Whether you're a multi-gun competitor or a practical shooter, keeping gear top of mind in your pre-match prep is key to success no matter your experience level. From ammo to magazines to bipods to what you put on your body, follow the Boy Scouts motto and always be prepared.
Preparation is so key to competition success that it can make or break any shooter's day at the range. Most paramount, probably, is a firearm that's functioning the way you expect it to. That's why packing a backup firearm is pivotal to your rank in the contest. This means cross-checking your firearms before you head into battle, as well as packing the spare parts you might need in a bind.
(Just don't forget the tools you'll need, such as wrenches or screwdrivers, to replace said parts when the time comes.)

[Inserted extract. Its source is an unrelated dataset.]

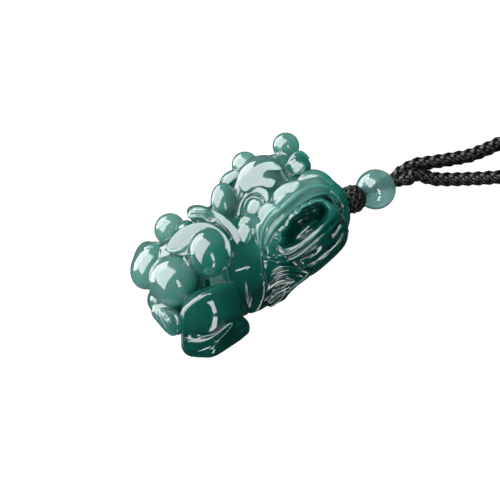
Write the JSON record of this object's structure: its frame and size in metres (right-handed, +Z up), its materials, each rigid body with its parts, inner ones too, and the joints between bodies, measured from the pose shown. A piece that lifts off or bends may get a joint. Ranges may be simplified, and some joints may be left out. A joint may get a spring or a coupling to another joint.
{
  "type": "chinese jade pendant",
  "caption": "Carved jade beast pendant with an open mouth, hung from a knot, a round jade bead and a braided neck cord that closes in a loop.",
  "frame": {"origin": "centre of the flat on the carving's far flank, on the surface that the pendant lies on", "axes": "+X along the carving from the rump towards the bead and the neck cord, +Y towards the beast's back, +Z up towards its face"},
  "size_m": [0.2591, 0.139, 0.0169],
  "materials": {
    "jade": "mirror polish, translucent green, milky at the top and dark at the feet",
    "pale_jade": "mirror polish, translucent pale grey green",
    "cord": "black braided thread with a slight sheen"
  },
  "bodies": {
    "root": {"pixiu": "jade", "hang_thread": "cord", "pendant_knot": "cord", "bead": "pale_jade", "gather": "cord", "cord_back": "cord", "cord_front": "cord", "closing_knot": "cord"}
  },
  "joints": []
}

There's more to shooting competitions than just the thrill of victory. The skills you pick up on the field of competition translate pretty smoothly into real-life applications. Competitions are a way for you to really practice and train with all the tools that are at your disposal when it comes to the matter of personal protection. Everything that you will experience during a multi-gun match can transfer and translate over into the real world.
From knowing the inner workings of your equipment to knowing how to clear malfunctions in a quick and efficient manner, these are things that can possibly save your life or the life of a loved one. Competition is one of the best ways to put yourself into a high-stress situation, without having bad guys shooting back at you.